Here is an example of the way to determine how many different letters which the
names of the ships in the Ships table start from are:
SELECT COUNT(DISTINCT ASCII(name)) FROM Ships
Result is 11. To find out what these letters are, we can use CHAR function that
returns a character by a known ASCII code value (from 0 to 255):
SELECT DISTINCT CHAR(ASCII(name)) FROM Ships ORDER BY 1
We should note that the identical result can be got simpler using one more function
- LEFT that has the following syntax:
LEFT (<character_expression >, <integer_expression>
)
and returns the part of a character string starting at a specified number of
characters from the left. So,
SELECT DISTINCT LEFT(name, 1) FROM Ships ORDER BY 1
And this is the way to get the table of codes of all alphabetical characters:
SELECT CHAR(ASCII('a')+ num-1) letter, ASCII('a')+ num - 1 [code]
FROM
(
SELECT 5*5*(a-1)+5*(b-1) + c AS num FROM
(SELECT 1 a UNION ALL SELECT 2 UNION
ALL SELECT 3 UNION ALL SELECT 4 UNION ALL SELECT 5) x
CROSS
JOIN
(SELECT 1 b UNION ALL SELECT 2
UNION ALL SELECT 3 UNION ALL SELECT 4 UNION ALL SELECT 5) y
CROSS
JOIN
(SELECT 1 c UNION ALL SELECT 2
UNION ALL SELECT 3 UNION ALL SELECT 4 UNION ALL SELECT 5) z
) x
WHERE ASCII('a')+ num -1 BETWEEN ASCII('a') AND ASCII('z')

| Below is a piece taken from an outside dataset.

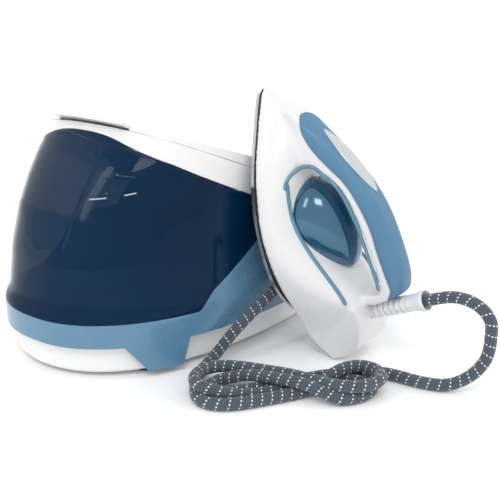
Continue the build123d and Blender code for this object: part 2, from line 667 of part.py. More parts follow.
for name, height, path in (
        ("accent_trim_upper", HANDLE_HALF - 0.5 + 1.3, [(-88, 38), (-84.5, 45), (-88.6, 58), (-96, 71), (-106, 82),
                                                        (-118, 89.2), (-135, 94.4), (-152, 98.4), (-172, 101.4),
                                                        (-187, 103.4), (-203, 105.4), (-213, 106.4)]),):
    with BuildPart() as beads:
        for v in (-height, height):
            with BuildLine(Plane.XZ.offset(-v)) as bead:
                FilletPolyline(*path, radius=4)
            with BuildSketch(Plane(origin=bead.line @ 0, z_dir=bead.line % 0)):
                Circle(1.2)
            sweep(path=bead.line)
    save(name, beads, IRON)

with BuildPart() as accent_trim_lower:
    for v in (-32.6, 32.6):
        low = [(-97, 37.3), (-131, 37.4), (-150, 40.6), (-170, 46.8), (-192.6, 57.2), (-211, 69.4), (-219, 78)]
        with BuildLine(Plane.XZ.offset(-v)) as bead:
            FilletPolyline(*low, radius=4)
        with BuildSketch(Plane(origin=bead.line @ 0, z_dir=bead.line % 0)):
            Circle(1.2)
        sweep(path=bead.line)
save("accent_trim_lower", accent_trim_lower, IRON)

# ---------------------------------------------------------------- steam hose, in the station's frame
relief_end = (STATION.inverse() * IRON * Location(RELIEF_TOP)).position
relief_out = (STATION.inverse() * IRON * Location(RELIEF_TOP + RELIEF_AXIS)).position - relief_end
print("relief end", relief_end, "direction", relief_out)


def hose(name, *points):
    """A length of hose through these points, with each corner as round as its runs allow."""
    route = [Vector(p) for p in points]
    runs = [b - a for a, b in zip(route, route[1:])]
    radii = []
    for before, after in zip(runs, runs[1:]):
        turn = radians(before.get_angle(after))
        radii.append(0.45 * min(before.length, after.length) / tan(turn / 2))
    with BuildPart() as tube:
        with BuildLine() as line:
            FilletPolyline(*route, radius=radii)
        with BuildSketch(Plane(origin=line.line @ 0, z_dir=line.line % 0)):
            Circle(HOSE_R)
        sweep(path=line.line)
    length = sum(edge.length for edge in line.line.edges())
    print(name, "length", round(length, 1), "volume/section", round(tube.part.volume / (pi * HOSE_R**2), 1),
          "runs", [round(r.length) for r in runs], "radii", [round(r) for r in radii])
    save(name, tube)


hose("hose_rise", HOSE_EXIT, (44, -141, 88), (22, -143, 80), (-3, -146, 69), (-28, -146.4, 58), (-54, -143, 45), (-78, -137, 28),
     (-98, -134, 12), (-120, -137, 6.4), (-140, -146, 6.2), (-152, -158, 6))
hose("hose_run", (-30, -261, 6), (-19, -267, 6), (-11.6, -278, 6), (-9, -292, 6), (-8.2, -308, 6), (-5, -324, 6), (2, -338, 6.6),
     (10, -349, 12), (15.6, -359, 22), (19, -366, 35), (20, -368, 48), (20, -368, 60))
hose("hose_loop", (20, -368, 60), (20, -368, 71), (20, -361, 81), (20, -349, 87), (20, -335, 88.5),
     (20, -322, 86), relief_end + relief_out * 8, relief_end - relief_out * 5)

HANK = Plane(origin=(-98, -225, 0), x_dir=(0.68, -0.73, 0), z_dir=(0, 0, 1))
with BuildPart() as hose_hank:
    with BuildSketch(HANK.offset(0.1)):
        with BuildLine():
            Spline((94, 4), (84, 27), (58, 34), (30, 29), (4, 24), (-26, 29), (-56, 35), (-84, 27), (-94, 2),
                   (-86, -24), (-60, -34), (-30, -29), (2, -24), (28, -28), (58, -34), (84, -23), periodic=True)
        make_face()
    extrude(amount=23)
    fillet(hose_hank.faces().sort_by(Axis.Z)[-1].edges(), 5)
save("hose_hank", hose_hank)
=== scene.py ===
"""Looks of the steam generator iron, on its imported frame. Lengths in the tables are millimetres."""

import math

import bmesh
import bpy
from mathutils import Matrix, Vector


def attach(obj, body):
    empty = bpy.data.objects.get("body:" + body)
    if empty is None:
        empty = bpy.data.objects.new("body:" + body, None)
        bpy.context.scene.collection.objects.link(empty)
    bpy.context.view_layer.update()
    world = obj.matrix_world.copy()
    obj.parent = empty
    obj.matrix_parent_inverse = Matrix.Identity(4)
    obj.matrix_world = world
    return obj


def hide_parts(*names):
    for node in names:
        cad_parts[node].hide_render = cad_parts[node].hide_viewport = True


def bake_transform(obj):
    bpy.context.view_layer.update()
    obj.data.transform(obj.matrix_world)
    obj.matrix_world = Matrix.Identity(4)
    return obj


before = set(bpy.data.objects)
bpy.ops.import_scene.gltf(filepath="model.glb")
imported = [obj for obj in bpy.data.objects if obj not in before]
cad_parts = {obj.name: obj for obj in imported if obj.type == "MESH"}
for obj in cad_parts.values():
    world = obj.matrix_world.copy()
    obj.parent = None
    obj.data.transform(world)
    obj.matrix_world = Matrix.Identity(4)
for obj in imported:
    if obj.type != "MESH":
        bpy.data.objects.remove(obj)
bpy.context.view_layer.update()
MM = 0.001
STATION = Vector((0, 74.4, 0))  # the station's middle


# ---------------------------------------------------------------- camera and light
def look(name, data, place, target):
    obj = bpy.data.objects.new(name, data)
    bpy.context.scene.collection.objects.link(obj)
    obj.location = place
    turn = (Vector(target) - Vector(place)).to_track_quat("-Z", "Y")
    obj.rotation_euler = turn.to_euler()
    return obj


CAMERA = Vector((-677.0, -660.06, 373.56)) + STATION
SENSOR = 36
FOCAL_RATIO = 1.7174  # focal length over sensor width
AZIMUTH, DROP = math.radians(50.32), math.radians(17.79)
aim = Vector((math.sin(AZIMUTH) * math.cos(DROP), math.cos(AZIMUTH) * math.cos(DROP), -math.sin(DROP)))
lens = bpy.data.cameras.new("camera")
lens.sensor_width, lens.lens = SENSOR, SENSOR * FOCAL_RATIO
lens.clip_start, lens.clip_end = 0.05, 60
bpy.context.scene.camera = look("camera", lens, CAMERA * MM, (CAMERA + aim * 1000) * MM)

world = bpy.data.worlds.new("studio")
bpy.context.scene.world = world
world.use_nodes = True
world.node_tree.nodes["Background"].inputs["Color"].default_value = (1.0, 1.0, 1.0, 1)
world.node_tree.nodes["Background"].inputs["Strength"].default_value = 1.02
bpy.context.scene.view_settings.view_transform = "Standard"


def softbox(name, place, target, size, power, tint=(1, 1, 1)):
    light = bpy.data.lights.new(name, "AREA")
    light.shape, light.size, light.size_y = "RECTANGLE", size[0], size[1]
    light.energy, light.color = power, tint
    return look(name, light, place, target)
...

For those who are unaware of generating of numerical sequence I refer to the
corresponding article.
It is known that code values of lowercase letters and capital letters differ. That's
why in order to get the whole set without rewriting above query; it will be
enough to write up the identical code to aforesaid:
UNION
SELECT CHAR(ASCII('A')+ num-1) letter, ASCII('A')+ num - 1 [code]
FROM
(
SELECT 5*5*(a-1)+5*(b-1) + c AS num FROM
(SELECT 1 a UNION ALL SELECT 2
UNION ALL SELECT 3 UNION ALL SELECT 4 UNION ALL SELECT 5) x
CROSS
JOIN
(SELECT 1 b UNION ALL SELECT 2
UNION ALL SELECT 3 UNION ALL SELECT 4 UNION ALL SELECT 5) y
CROSS
JOIN
(SELECT 1 c UNION ALL SELECT 2
UNION ALL SELECT 3 UNION ALL SELECT 4 UNION ALL SELECT 5) z
) x
WHERE ASCII('A')+ num -1 BETWEEN ASCII('A') AND ASCII('Z')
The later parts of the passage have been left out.